I have learnt a lot so far from my lessons, the most surprising being that, in shooting, you must not only pay attention to your target but also to know what lies beyond it. A 9mm bullet moves at approximately 320 metres per second. It can travel for two kilometres, so it is crucial to know what stands behind the target, as Binder explains. "One guy in a small village in Switzerland was shooting at a target, but his bullet travelled over a hill and landed at a cafe," he informs me.
The best things I've learnt were the most obvious rules, which is what Binder kept repeating throughout our session. "Rule number one. Never assume a gun is unloaded." "Point the gun only in a safe direction and always keep your finger off the trigger. "Ignore one rule, and you're OK. Ignore two, and you're pushing your luck a little. "But ignore all three? You're dead!" That struck home. Not only because I don't want to be dead, or responsible for someone else's death, but also because it reminded me of the ongoing debate regarding gun control in the US, where I have spent most of my life.

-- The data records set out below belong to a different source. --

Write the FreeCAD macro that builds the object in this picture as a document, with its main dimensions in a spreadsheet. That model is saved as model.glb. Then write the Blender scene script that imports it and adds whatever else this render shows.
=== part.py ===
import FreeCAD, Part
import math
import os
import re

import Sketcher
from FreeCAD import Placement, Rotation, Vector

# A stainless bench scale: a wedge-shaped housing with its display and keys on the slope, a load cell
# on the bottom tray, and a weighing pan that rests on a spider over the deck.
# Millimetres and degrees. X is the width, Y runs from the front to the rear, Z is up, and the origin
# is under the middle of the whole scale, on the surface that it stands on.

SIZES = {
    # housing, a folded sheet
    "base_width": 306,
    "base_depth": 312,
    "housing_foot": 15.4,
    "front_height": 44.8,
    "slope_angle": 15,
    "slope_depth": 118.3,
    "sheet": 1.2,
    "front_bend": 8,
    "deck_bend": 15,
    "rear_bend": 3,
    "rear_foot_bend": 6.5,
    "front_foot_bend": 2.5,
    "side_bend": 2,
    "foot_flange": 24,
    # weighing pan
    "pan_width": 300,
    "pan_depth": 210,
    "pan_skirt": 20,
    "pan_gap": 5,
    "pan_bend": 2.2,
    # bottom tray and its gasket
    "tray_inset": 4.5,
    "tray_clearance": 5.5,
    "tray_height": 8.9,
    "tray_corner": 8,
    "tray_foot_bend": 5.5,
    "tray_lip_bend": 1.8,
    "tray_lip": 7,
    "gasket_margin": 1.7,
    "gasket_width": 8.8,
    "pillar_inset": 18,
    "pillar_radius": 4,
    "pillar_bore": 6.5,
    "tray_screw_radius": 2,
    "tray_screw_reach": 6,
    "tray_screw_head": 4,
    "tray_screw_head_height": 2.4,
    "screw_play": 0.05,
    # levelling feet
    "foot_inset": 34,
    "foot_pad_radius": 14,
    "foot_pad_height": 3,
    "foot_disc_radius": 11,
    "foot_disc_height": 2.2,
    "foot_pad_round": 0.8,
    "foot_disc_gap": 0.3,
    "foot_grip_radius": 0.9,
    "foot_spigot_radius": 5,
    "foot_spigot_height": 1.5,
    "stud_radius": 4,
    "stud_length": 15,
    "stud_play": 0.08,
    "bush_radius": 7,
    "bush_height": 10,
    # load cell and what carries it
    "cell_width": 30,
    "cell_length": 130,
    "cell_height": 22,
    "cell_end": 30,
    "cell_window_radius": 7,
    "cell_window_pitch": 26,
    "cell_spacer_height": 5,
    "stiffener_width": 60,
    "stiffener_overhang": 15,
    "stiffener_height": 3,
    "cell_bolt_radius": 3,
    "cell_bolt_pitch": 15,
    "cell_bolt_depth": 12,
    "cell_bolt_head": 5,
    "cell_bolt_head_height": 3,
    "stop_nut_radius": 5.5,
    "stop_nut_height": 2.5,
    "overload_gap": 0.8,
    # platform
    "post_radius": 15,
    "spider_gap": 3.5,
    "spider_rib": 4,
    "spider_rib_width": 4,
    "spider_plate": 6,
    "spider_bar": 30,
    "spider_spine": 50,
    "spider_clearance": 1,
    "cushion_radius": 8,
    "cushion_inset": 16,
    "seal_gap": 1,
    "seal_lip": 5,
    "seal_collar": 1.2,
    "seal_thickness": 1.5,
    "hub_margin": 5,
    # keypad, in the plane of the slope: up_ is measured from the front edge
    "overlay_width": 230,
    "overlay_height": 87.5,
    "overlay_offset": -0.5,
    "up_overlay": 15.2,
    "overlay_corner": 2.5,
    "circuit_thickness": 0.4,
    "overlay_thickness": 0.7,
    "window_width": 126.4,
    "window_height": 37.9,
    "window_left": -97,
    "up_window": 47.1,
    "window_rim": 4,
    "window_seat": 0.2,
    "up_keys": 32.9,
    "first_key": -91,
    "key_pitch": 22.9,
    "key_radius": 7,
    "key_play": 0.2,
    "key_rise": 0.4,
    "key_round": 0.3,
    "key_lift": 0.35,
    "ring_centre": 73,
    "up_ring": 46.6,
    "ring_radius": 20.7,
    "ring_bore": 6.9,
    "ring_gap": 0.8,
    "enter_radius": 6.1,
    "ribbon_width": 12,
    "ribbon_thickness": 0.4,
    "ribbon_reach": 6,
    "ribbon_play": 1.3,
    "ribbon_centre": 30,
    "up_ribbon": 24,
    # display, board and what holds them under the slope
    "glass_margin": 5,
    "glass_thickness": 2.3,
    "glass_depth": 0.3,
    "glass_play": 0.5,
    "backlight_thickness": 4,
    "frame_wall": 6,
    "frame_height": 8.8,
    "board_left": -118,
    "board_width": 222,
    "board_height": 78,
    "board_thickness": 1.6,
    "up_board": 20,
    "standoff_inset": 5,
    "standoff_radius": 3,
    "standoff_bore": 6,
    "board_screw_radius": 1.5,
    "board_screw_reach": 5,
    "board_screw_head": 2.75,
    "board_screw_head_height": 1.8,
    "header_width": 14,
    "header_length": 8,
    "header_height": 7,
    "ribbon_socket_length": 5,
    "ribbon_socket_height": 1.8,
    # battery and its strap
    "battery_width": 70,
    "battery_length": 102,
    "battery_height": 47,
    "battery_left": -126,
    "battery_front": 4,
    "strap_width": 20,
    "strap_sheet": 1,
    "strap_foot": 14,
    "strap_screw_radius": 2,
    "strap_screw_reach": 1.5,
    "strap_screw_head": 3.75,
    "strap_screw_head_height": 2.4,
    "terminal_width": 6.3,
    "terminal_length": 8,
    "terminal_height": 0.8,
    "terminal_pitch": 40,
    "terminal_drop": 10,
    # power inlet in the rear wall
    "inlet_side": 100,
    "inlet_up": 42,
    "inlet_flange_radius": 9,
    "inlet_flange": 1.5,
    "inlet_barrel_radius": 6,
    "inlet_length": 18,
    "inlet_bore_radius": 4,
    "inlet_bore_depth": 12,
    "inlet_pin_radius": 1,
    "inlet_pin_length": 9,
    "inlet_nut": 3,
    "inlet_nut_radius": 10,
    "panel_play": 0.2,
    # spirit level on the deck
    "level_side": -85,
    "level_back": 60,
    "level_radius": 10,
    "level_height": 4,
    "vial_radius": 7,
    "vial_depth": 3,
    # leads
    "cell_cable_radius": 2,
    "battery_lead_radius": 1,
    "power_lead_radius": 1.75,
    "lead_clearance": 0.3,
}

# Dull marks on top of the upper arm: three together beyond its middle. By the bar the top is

"Guns don't kill, people do," is the common argument put forth by opponents of strong gun-control laws. Having lived very briefly in Beirut during the civil war, and having lived through a time in childhood when I heard more gun shots per hour than my age was in years, I always found the pro-gun argument disturbing. Guns do kill, along with people. Guns make it a great deal easier. Besides, in an age when parents struggle to protect their children from violence, be it real or simulated, as in television programming and computer games, why was I contemplating the purchase of an annual membership at a shooting club?
Columbia University professor Richard Bulliet introduced a theory a few years ago about the reason we pursue violence when we're one step removed from it. According to him, our species has become so far removed from its natural state of hunting and gathering that we now crave images of violence on television to remind us of who we are. Perhaps enjoying mock violence like target shooting serves us the same way.